Quote, please, the line with "extrude(amount=1.1, mode=Mode.SUBTRACT)", the line with "for member in", and every line between them, exactly and with nothing else.

====== Material provided

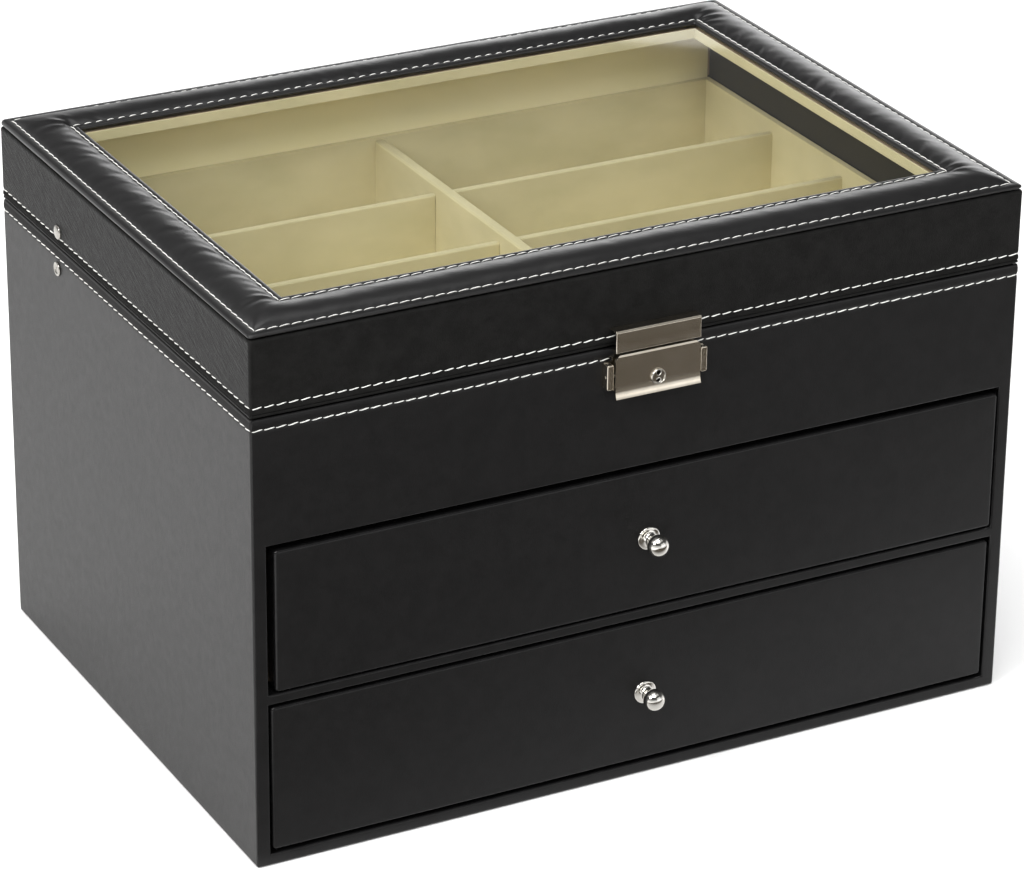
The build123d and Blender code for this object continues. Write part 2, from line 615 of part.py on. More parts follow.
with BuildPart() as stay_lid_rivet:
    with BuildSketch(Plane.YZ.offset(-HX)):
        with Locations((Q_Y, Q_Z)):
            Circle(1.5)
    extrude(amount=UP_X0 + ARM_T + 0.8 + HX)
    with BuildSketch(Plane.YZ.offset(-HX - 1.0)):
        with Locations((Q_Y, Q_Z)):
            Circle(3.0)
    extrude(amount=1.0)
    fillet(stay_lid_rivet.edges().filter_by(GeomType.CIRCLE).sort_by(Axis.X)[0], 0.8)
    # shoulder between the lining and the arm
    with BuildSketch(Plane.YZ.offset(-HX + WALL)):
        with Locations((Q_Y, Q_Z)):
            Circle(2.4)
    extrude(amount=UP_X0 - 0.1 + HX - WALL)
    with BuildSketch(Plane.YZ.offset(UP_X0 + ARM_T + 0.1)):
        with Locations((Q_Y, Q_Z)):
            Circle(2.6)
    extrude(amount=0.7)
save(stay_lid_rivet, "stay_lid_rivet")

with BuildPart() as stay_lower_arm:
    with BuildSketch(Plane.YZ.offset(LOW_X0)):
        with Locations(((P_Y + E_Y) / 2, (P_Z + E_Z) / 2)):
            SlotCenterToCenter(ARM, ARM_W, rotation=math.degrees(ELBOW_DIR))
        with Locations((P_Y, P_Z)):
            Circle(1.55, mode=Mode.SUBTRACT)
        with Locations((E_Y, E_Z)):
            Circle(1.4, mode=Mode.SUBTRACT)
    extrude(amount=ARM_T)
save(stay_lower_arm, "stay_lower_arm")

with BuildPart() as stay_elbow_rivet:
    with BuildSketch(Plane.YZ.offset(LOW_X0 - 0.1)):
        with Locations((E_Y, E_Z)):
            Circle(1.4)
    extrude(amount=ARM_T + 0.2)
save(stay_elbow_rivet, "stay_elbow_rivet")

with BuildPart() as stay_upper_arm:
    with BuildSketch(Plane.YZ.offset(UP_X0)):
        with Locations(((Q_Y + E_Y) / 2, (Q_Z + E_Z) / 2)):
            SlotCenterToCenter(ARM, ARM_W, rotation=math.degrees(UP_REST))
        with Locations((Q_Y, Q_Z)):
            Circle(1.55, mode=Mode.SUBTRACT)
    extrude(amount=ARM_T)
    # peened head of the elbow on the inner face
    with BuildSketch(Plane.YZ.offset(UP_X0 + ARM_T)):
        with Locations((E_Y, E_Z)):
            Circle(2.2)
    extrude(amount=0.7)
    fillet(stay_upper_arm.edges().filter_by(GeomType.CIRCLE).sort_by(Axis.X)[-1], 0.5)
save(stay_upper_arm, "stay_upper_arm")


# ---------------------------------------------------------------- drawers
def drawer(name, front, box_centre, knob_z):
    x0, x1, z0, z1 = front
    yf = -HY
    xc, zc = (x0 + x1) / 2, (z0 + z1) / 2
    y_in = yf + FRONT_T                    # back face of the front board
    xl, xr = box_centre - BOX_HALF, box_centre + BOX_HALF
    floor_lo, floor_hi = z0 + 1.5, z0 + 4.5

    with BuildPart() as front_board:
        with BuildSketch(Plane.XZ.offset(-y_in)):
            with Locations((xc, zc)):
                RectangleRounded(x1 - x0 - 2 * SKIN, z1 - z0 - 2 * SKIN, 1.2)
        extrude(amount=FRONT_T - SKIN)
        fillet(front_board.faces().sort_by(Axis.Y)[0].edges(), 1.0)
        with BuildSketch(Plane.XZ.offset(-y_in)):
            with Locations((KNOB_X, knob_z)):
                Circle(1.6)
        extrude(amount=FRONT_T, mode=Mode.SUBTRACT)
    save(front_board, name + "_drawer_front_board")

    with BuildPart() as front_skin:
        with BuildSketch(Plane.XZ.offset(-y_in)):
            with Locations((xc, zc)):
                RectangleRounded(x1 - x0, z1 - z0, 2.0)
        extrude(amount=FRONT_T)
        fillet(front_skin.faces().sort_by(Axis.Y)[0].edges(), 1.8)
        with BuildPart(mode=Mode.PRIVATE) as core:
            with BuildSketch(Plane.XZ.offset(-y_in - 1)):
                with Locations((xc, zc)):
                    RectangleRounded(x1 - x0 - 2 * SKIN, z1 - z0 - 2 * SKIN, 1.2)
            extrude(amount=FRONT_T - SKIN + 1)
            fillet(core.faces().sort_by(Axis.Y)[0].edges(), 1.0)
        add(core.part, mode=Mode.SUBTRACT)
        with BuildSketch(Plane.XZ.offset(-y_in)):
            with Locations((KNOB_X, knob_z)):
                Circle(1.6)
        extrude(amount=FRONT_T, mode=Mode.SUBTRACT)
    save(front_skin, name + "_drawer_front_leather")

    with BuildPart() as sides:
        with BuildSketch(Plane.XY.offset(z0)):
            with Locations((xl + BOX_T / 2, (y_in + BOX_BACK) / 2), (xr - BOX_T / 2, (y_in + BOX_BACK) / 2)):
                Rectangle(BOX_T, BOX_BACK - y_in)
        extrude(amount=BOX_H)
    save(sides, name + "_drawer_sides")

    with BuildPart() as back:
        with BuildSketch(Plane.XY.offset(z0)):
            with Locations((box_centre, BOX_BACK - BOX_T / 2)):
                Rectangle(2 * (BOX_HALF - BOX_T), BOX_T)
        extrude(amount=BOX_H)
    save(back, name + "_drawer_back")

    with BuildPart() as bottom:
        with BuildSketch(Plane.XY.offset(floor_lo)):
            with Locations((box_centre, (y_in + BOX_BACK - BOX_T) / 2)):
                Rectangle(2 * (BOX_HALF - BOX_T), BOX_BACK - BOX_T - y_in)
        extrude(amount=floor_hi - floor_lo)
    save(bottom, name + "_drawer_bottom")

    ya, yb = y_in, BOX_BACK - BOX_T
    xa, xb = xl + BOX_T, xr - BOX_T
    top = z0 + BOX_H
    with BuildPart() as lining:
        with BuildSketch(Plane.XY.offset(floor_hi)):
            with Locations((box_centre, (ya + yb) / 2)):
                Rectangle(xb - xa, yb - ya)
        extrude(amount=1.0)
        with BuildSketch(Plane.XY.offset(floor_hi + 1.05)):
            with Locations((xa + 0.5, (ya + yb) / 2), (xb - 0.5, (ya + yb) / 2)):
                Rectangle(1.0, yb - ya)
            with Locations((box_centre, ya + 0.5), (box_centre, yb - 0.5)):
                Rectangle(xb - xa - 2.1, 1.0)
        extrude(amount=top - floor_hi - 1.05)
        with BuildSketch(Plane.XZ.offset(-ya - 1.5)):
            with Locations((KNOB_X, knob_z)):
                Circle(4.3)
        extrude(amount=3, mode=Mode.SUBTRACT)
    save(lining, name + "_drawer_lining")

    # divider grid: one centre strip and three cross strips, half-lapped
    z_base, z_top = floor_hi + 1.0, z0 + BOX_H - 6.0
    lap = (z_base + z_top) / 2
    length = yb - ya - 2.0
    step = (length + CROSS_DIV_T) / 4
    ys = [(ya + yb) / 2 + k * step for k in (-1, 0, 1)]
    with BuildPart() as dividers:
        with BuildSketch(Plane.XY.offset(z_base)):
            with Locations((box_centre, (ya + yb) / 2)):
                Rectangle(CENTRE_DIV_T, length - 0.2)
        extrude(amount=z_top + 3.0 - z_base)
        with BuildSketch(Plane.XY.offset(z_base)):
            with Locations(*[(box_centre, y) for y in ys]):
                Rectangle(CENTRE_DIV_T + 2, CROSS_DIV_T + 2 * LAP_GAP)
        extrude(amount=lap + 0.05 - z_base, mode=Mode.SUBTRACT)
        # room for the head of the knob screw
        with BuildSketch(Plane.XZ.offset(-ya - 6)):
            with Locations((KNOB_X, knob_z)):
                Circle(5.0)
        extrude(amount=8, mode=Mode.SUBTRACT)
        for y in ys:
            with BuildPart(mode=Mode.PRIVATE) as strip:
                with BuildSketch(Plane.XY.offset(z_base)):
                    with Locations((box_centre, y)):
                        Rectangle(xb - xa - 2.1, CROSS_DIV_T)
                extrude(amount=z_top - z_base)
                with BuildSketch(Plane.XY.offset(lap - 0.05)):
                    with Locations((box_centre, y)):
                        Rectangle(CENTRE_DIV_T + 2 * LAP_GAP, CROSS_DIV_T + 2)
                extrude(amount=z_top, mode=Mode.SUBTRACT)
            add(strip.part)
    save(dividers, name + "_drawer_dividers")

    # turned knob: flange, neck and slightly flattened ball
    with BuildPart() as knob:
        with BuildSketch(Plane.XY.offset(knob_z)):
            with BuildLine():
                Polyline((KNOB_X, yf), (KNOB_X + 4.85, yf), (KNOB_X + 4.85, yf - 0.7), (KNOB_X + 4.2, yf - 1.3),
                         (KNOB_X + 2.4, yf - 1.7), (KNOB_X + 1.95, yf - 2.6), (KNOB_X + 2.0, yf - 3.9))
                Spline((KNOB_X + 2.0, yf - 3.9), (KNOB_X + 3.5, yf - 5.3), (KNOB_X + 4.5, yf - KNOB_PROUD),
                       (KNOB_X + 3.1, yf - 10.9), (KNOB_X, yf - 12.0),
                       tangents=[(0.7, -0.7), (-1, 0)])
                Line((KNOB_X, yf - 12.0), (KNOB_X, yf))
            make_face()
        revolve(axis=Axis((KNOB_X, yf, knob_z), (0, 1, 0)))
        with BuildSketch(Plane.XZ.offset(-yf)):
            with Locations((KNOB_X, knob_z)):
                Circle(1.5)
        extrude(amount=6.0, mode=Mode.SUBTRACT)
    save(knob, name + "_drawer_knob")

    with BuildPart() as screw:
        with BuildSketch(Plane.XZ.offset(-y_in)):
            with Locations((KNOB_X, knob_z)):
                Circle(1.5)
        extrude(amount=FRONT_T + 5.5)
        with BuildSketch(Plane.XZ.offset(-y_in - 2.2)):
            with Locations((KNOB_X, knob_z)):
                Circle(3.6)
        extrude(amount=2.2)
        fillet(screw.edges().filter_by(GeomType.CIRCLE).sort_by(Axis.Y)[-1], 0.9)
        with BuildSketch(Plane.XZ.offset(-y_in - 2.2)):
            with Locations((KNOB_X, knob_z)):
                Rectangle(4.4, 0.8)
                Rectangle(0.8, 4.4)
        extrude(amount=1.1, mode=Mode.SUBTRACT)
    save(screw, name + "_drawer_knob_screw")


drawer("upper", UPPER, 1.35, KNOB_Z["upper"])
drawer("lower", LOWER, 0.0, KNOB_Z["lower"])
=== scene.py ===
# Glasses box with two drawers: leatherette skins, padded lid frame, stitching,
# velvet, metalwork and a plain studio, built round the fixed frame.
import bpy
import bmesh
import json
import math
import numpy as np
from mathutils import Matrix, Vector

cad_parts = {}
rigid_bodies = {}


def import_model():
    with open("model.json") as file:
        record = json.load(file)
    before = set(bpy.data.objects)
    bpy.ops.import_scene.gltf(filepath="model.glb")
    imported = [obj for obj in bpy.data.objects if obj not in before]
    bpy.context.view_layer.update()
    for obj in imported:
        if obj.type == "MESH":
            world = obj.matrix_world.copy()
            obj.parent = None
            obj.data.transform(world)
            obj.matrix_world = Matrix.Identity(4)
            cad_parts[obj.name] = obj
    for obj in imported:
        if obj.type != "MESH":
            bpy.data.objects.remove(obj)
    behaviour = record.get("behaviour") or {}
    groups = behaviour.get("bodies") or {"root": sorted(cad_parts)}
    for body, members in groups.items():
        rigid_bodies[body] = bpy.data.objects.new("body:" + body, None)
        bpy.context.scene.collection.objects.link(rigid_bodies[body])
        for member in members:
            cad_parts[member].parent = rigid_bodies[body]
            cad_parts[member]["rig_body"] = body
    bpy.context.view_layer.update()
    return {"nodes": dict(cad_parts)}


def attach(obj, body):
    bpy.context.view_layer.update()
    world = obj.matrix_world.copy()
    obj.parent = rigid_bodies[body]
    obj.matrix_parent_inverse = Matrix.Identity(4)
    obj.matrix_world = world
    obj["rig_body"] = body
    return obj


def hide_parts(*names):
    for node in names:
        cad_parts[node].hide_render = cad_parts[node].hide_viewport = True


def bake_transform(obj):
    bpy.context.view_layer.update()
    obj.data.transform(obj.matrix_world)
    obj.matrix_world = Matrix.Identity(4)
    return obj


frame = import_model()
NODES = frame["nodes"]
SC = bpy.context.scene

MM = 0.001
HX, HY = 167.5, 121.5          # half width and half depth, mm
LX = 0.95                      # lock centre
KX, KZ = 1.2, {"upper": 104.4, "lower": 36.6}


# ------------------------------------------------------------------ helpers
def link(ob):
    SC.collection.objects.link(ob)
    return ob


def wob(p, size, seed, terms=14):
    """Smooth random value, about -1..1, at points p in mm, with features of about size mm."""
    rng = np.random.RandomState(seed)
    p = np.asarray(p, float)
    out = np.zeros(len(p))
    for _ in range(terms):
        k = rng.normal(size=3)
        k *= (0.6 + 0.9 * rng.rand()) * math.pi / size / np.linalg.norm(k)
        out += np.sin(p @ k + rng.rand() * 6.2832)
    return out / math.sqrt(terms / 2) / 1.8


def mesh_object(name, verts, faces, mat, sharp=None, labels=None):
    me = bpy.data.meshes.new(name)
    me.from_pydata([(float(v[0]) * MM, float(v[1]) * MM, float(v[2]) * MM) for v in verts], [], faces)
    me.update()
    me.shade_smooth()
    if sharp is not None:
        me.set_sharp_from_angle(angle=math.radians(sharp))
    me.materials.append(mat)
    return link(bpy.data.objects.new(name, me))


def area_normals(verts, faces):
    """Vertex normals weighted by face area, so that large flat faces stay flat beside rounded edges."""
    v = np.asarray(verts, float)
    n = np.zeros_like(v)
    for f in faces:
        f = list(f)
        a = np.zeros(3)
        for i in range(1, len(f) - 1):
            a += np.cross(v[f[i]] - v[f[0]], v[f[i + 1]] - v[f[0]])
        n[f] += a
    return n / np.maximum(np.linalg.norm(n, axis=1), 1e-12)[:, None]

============

Output of the exercise:
        extrude(amount=1.1, mode=Mode.SUBTRACT)
    save(screw, name + "_drawer_knob_screw")


drawer("upper", UPPER, 1.35, KNOB_Z["upper"])
drawer("lower", LOWER, 0.0, KNOB_Z["lower"])
=== scene.py ===
# Glasses box with two drawers: leatherette skins, padded lid frame, stitching,
# velvet, metalwork and a plain studio, built round the fixed frame.
import bpy
import bmesh
import json
import math
import numpy as np
from mathutils import Matrix, Vector

cad_parts = {}
rigid_bodies = {}


def import_model():
    with open("model.json") as file:
        record = json.load(file)
    before = set(bpy.data.objects)
    bpy.ops.import_scene.gltf(filepath="model.glb")
    imported = [obj for obj in bpy.data.objects if obj not in before]
    bpy.context.view_layer.update()
    for obj in imported:
        if obj.type == "MESH":
            world = obj.matrix_world.copy()
            obj.parent = None
            obj.data.transform(world)
            obj.matrix_world = Matrix.Identity(4)
            cad_parts[obj.name] = obj
    for obj in imported:
        if obj.type != "MESH":
            bpy.data.objects.remove(obj)
    behaviour = record.get("behaviour") or {}
    groups = behaviour.get("bodies") or {"root": sorted(cad_parts)}
    for body, members in groups.items():
        rigid_bodies[body] = bpy.data.objects.new("body:" + body, None)
        bpy.context.scene.collection.objects.link(rigid_bodies[body])
        for member in members:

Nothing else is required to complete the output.